§ **TASK TO CARRY OUT**: Return each entry exactly, omitting nothing.

[Saved data entries]
====

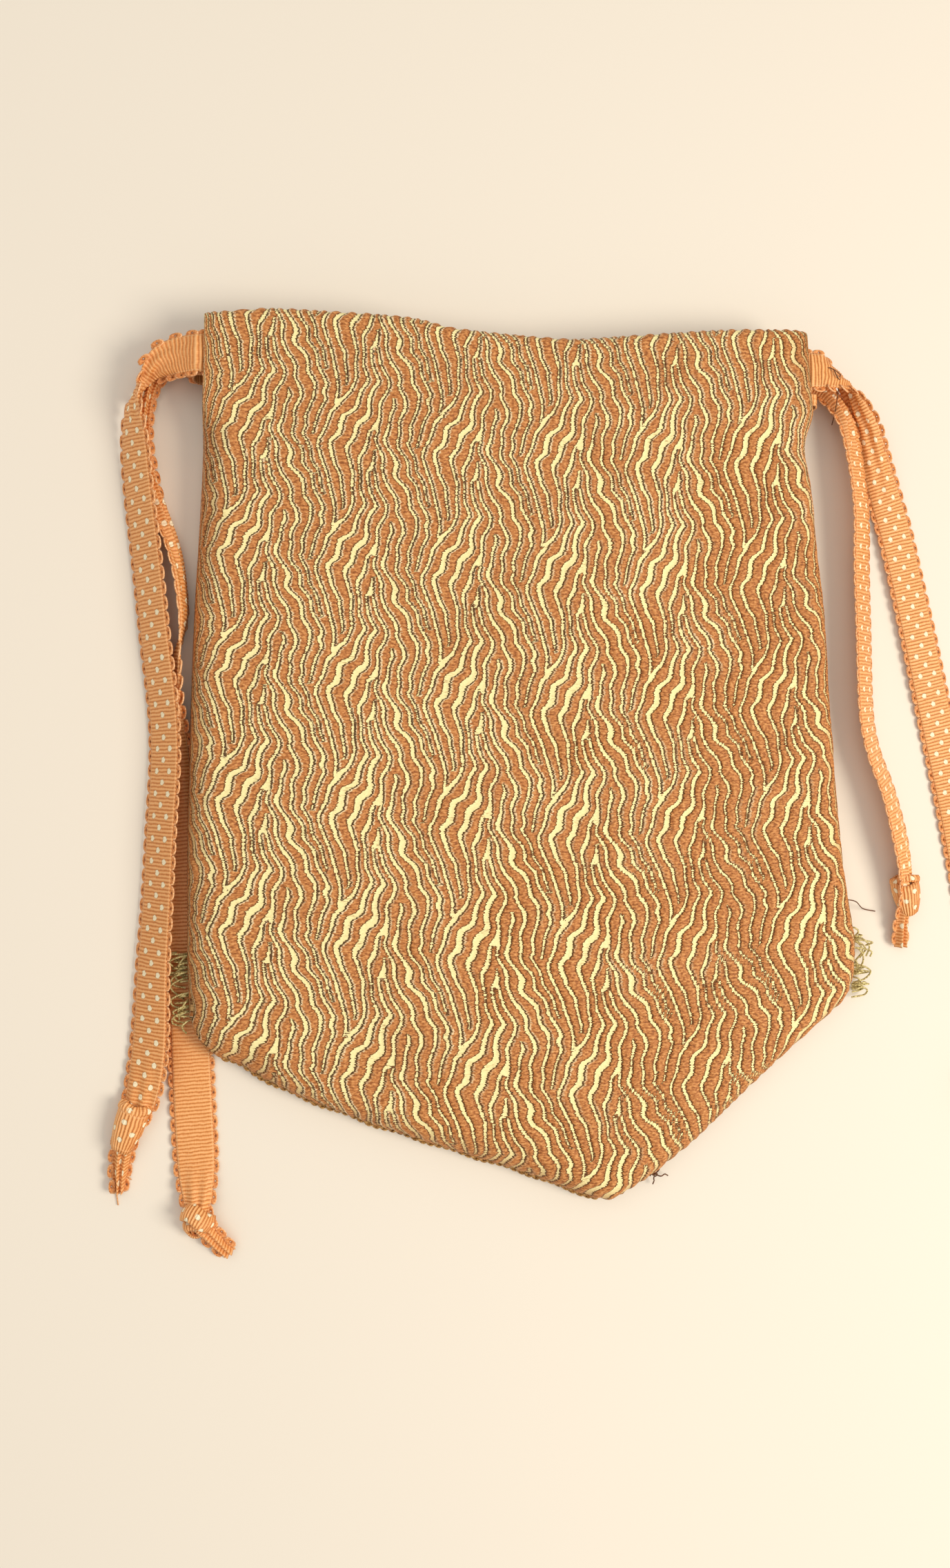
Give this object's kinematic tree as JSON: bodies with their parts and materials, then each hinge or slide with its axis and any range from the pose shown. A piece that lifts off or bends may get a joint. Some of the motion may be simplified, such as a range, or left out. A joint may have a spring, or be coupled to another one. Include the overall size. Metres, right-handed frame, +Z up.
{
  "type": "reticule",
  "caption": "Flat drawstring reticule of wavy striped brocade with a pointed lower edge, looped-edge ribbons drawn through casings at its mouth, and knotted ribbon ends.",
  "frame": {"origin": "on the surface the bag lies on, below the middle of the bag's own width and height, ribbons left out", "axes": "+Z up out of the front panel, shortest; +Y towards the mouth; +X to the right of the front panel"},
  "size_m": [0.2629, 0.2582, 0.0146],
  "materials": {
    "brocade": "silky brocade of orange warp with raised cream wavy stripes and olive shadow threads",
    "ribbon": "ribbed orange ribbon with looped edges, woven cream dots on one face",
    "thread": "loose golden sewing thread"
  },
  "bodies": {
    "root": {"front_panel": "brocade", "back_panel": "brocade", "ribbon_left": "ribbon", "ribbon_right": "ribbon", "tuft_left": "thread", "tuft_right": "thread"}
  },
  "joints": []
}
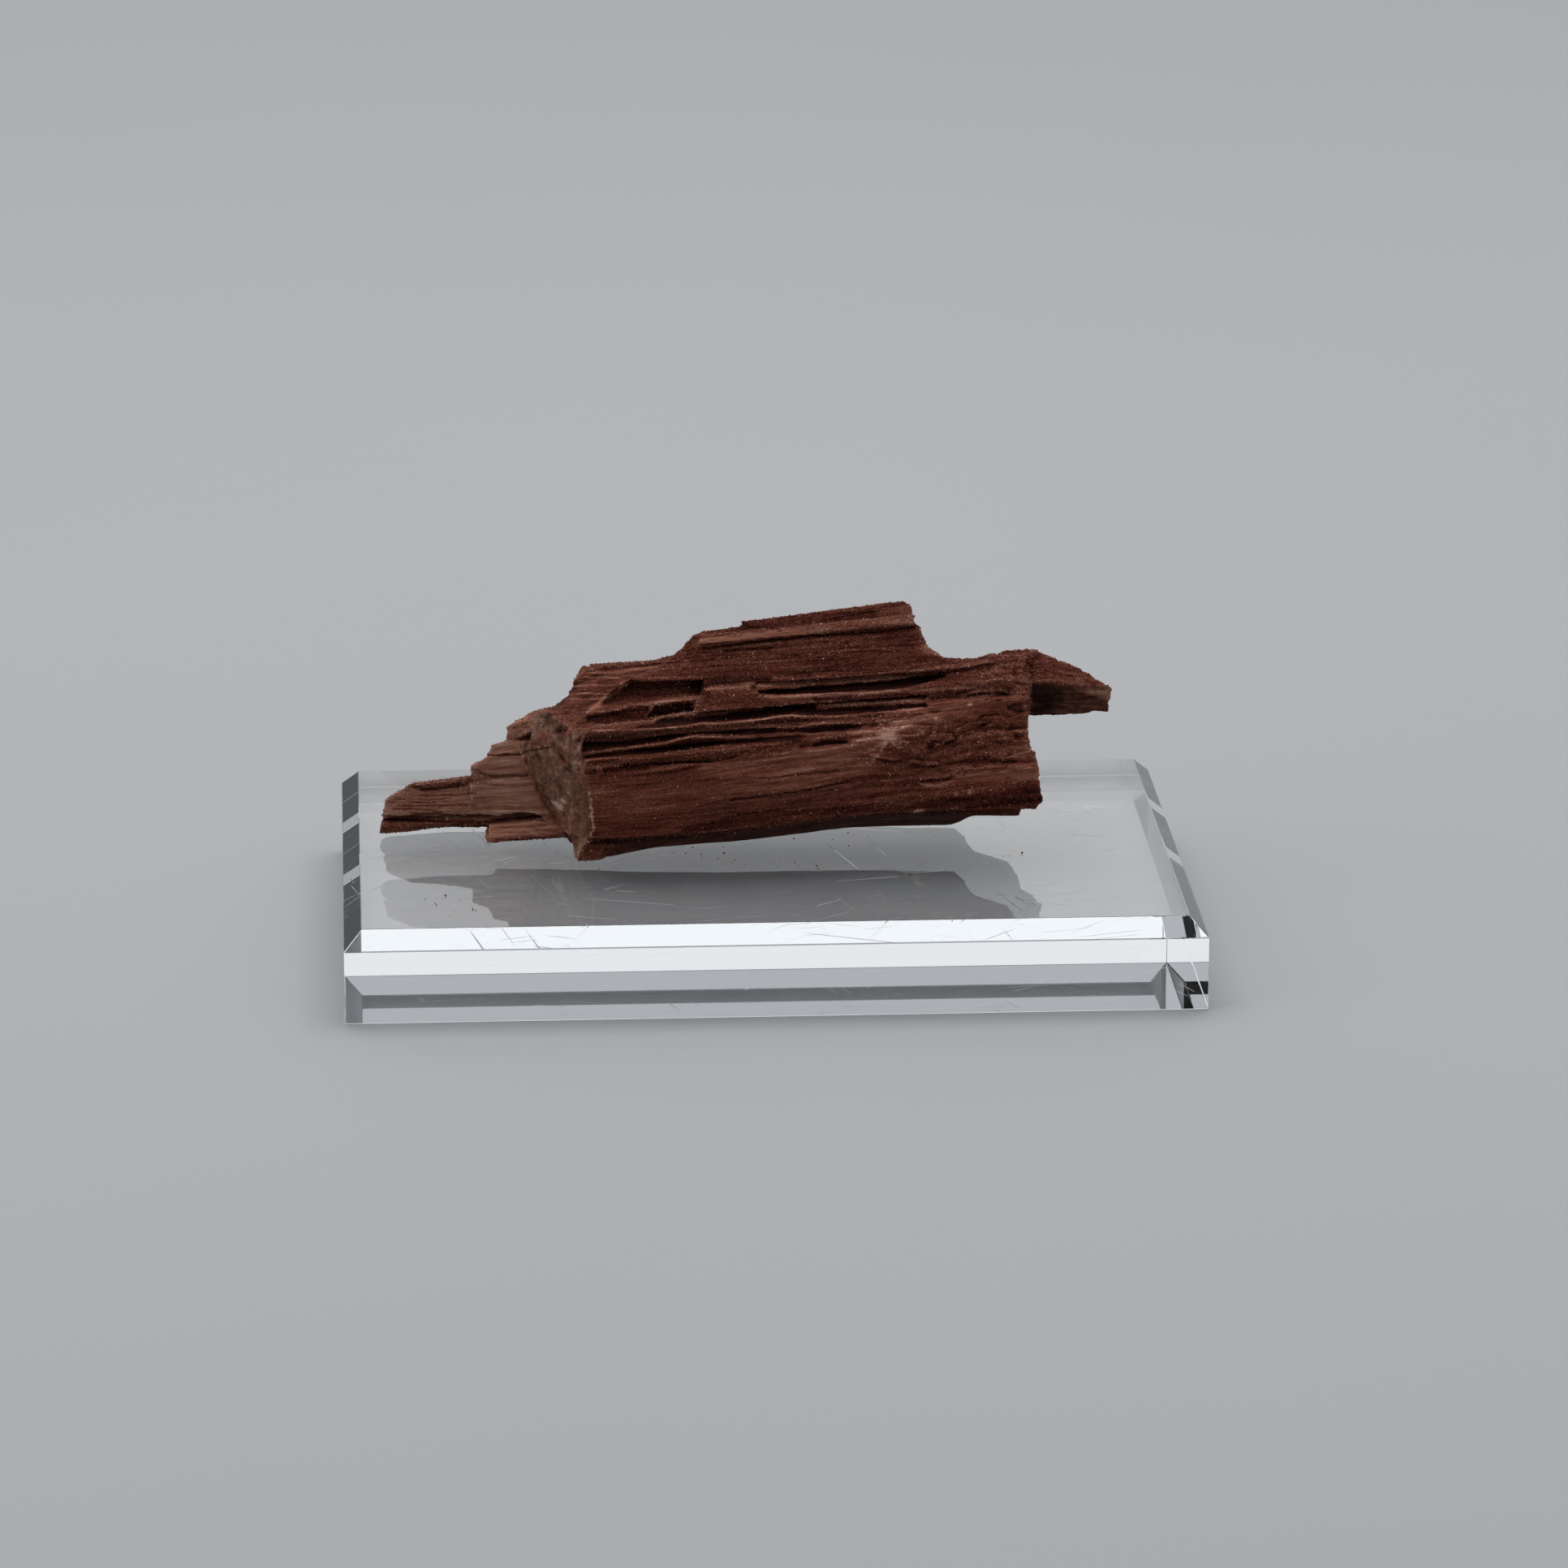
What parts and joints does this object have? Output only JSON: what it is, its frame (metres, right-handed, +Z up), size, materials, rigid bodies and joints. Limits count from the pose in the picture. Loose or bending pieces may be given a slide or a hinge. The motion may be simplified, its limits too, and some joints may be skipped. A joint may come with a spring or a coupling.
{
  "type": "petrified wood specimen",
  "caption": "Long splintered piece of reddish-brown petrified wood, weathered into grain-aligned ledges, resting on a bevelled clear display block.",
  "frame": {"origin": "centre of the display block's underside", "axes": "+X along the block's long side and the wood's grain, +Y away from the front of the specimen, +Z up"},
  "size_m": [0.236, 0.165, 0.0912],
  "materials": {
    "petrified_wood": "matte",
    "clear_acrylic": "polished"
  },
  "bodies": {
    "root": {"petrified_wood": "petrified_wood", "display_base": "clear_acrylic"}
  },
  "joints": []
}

====

§ **TASK SOLUTION**:
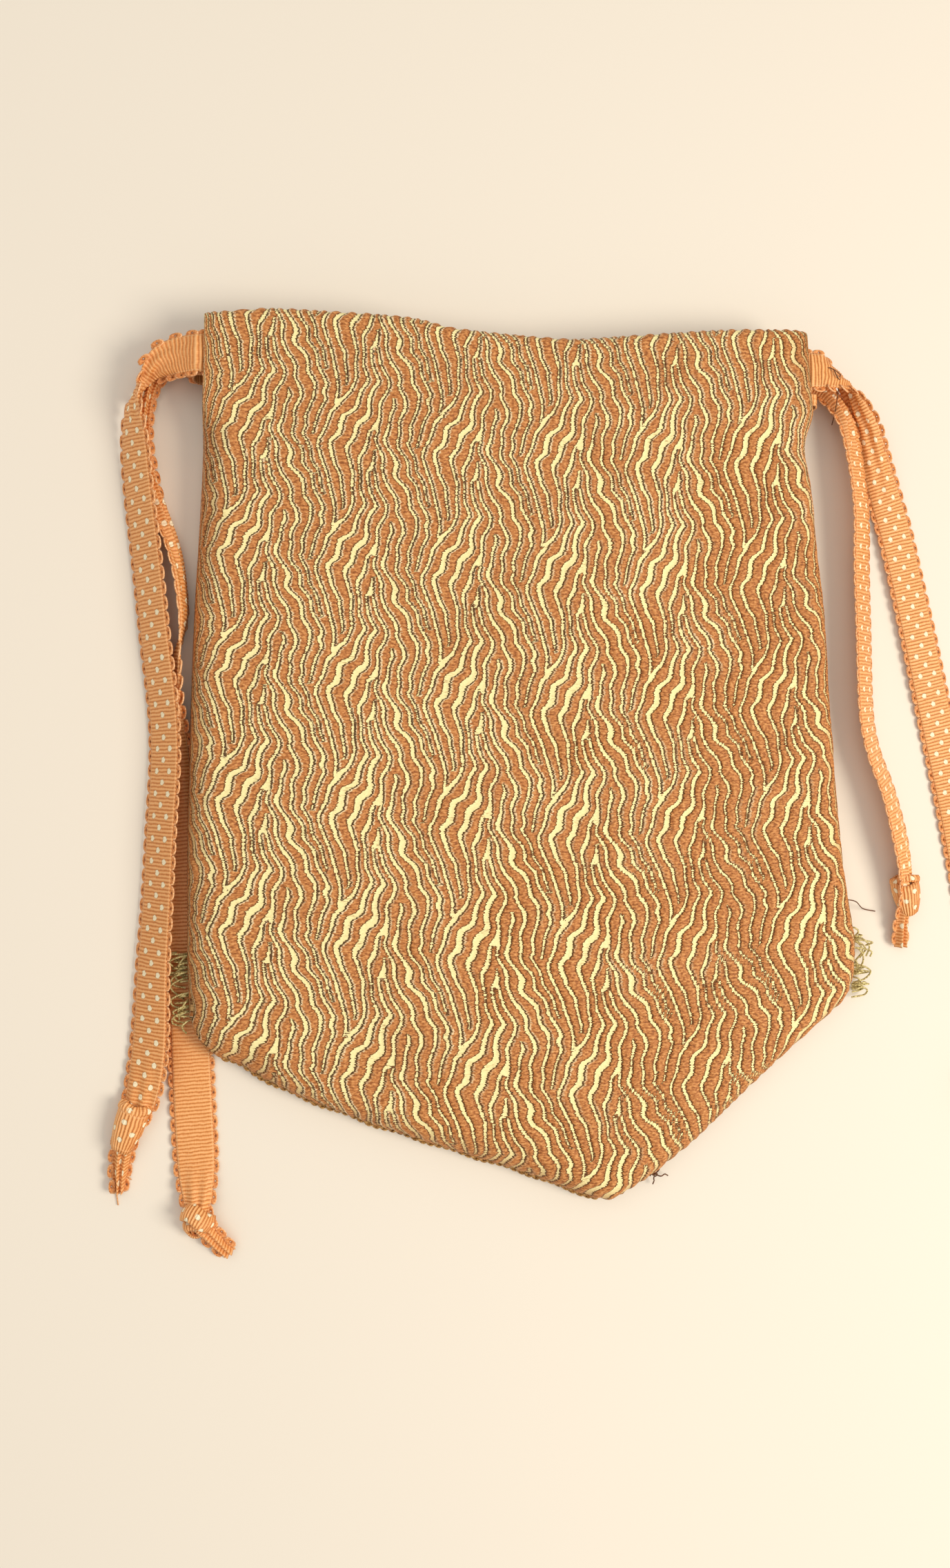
Give this object's kinematic tree as JSON: bodies with their parts and materials, then each hinge or slide with its axis and any range from the pose shown. A piece that lifts off or bends may get a joint. Some of the motion may be simplified, such as a range, or left out. A joint may have a spring, or be coupled to another one. Include the overall size. Metres, right-handed frame, +Z up.
{
  "type": "reticule",
  "caption": "Flat drawstring reticule of wavy striped brocade with a pointed lower edge, looped-edge ribbons drawn through casings at its mouth, and knotted ribbon ends.",
  "frame": {"origin": "on the surface the bag lies on, below the middle of the bag's own width and height, ribbons left out", "axes": "+Z up out of the front panel, shortest; +Y towards the mouth; +X to the right of the front panel"},
  "size_m": [0.2629, 0.2582, 0.0146],
  "materials": {
    "brocade": "silky brocade of orange warp with raised cream wavy stripes and olive shadow threads",
    "ribbon": "ribbed orange ribbon with looped edges, woven cream dots on one face",
    "thread": "loose golden sewing thread"
  },
  "bodies": {
    "root": {"front_panel": "brocade", "back_panel": "brocade", "ribbon_left": "ribbon", "ribbon_right": "ribbon", "tuft_left": "thread", "tuft_right": "thread"}
  },
  "joints": []
}
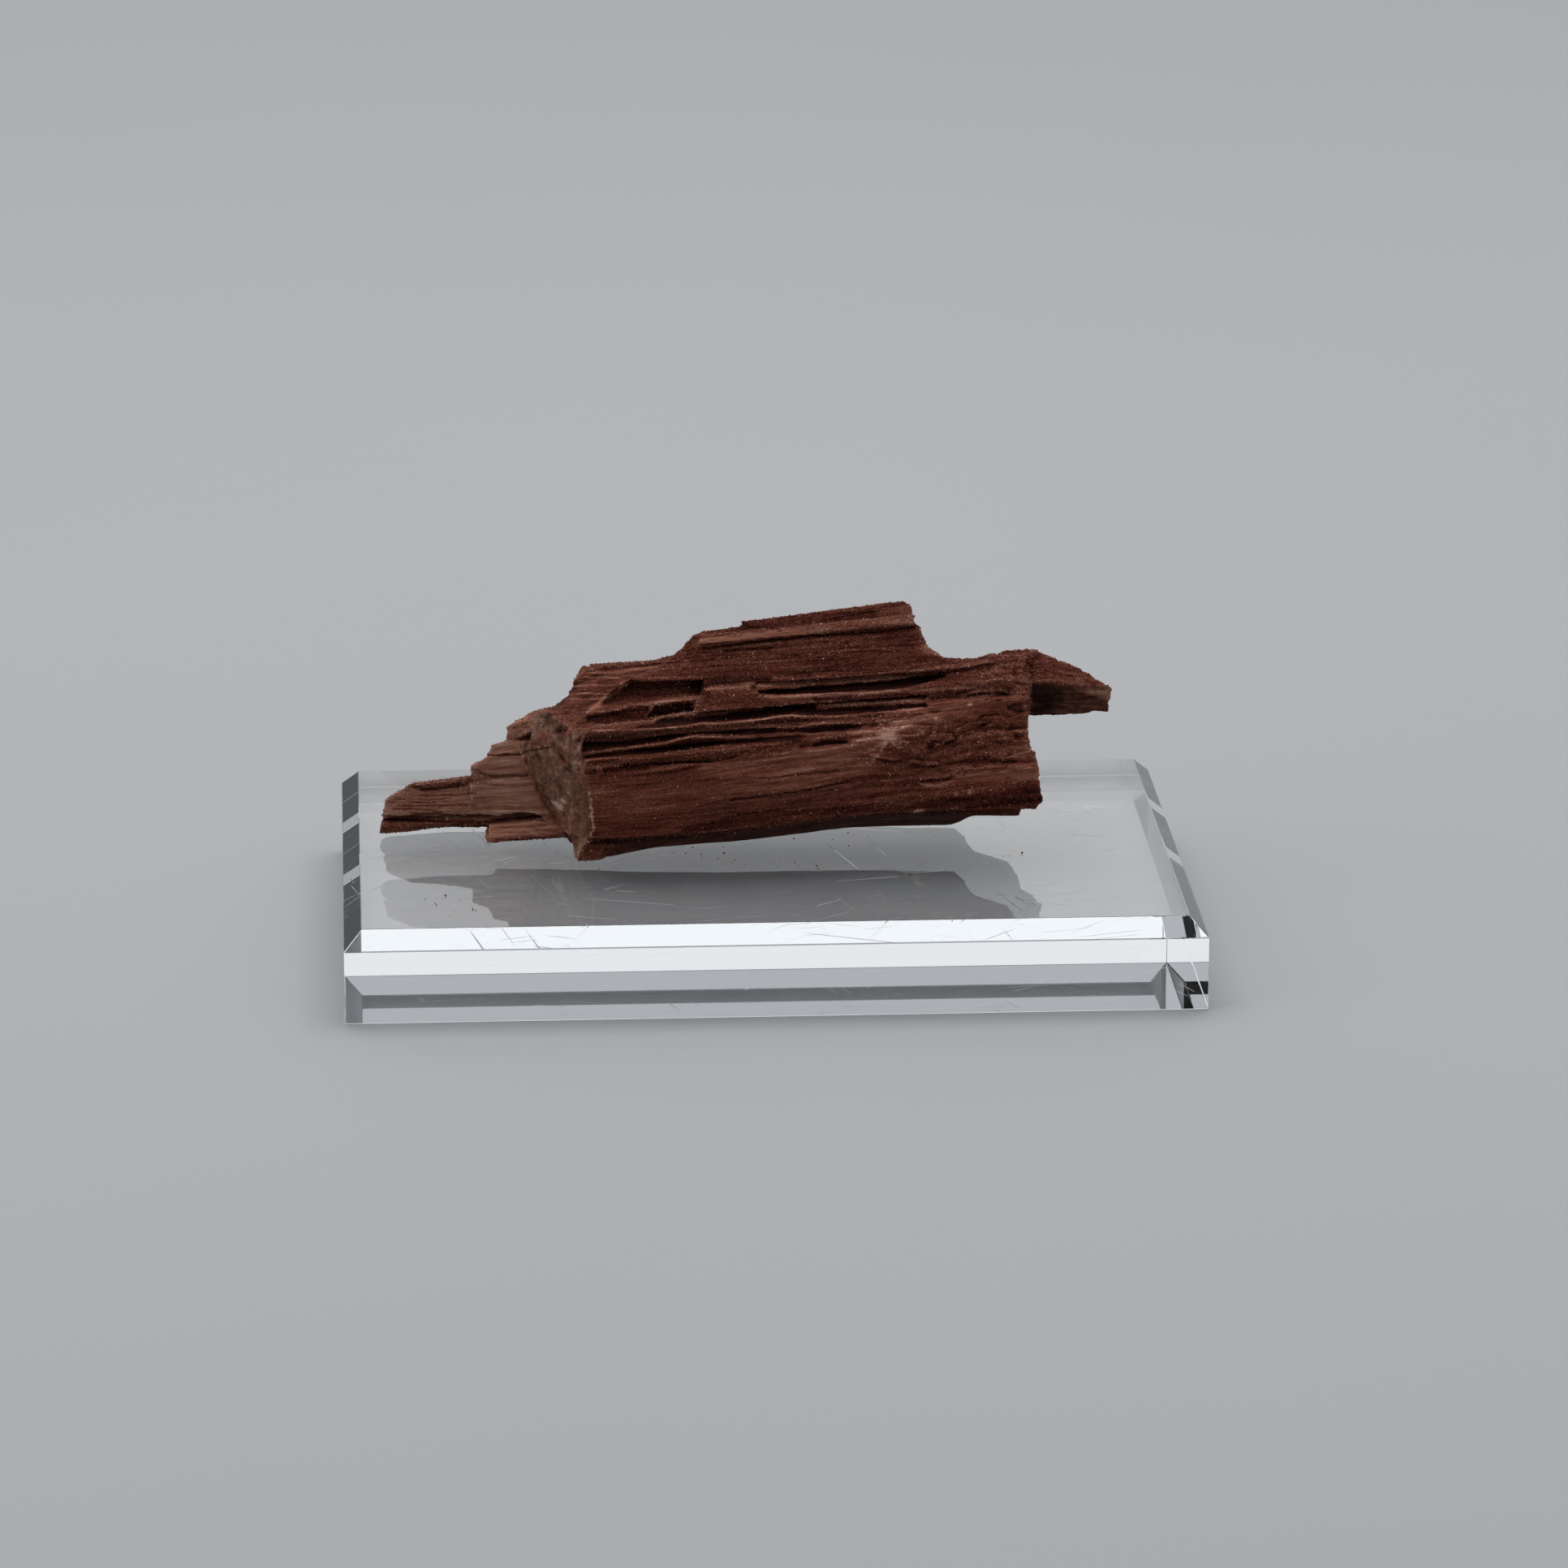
What parts and joints does this object have? Output only JSON: what it is, its frame (metres, right-handed, +Z up), size, materials, rigid bodies and joints. Limits count from the pose in the picture. Loose or bending pieces may be given a slide or a hinge. The motion may be simplified, its limits too, and some joints may be skipped. A joint may come with a spring or a coupling.
{
  "type": "petrified wood specimen",
  "caption": "Long splintered piece of reddish-brown petrified wood, weathered into grain-aligned ledges, resting on a bevelled clear display block.",
  "frame": {"origin": "centre of the display block's underside", "axes": "+X along the block's long side and the wood's grain, +Y away from the front of the specimen, +Z up"},
  "size_m": [0.236, 0.165, 0.0912],
  "materials": {
    "petrified_wood": "matte",
    "clear_acrylic": "polished"
  },
  "bodies": {
    "root": {"petrified_wood": "petrified_wood", "display_base": "clear_acrylic"}
  },
  "joints": []
}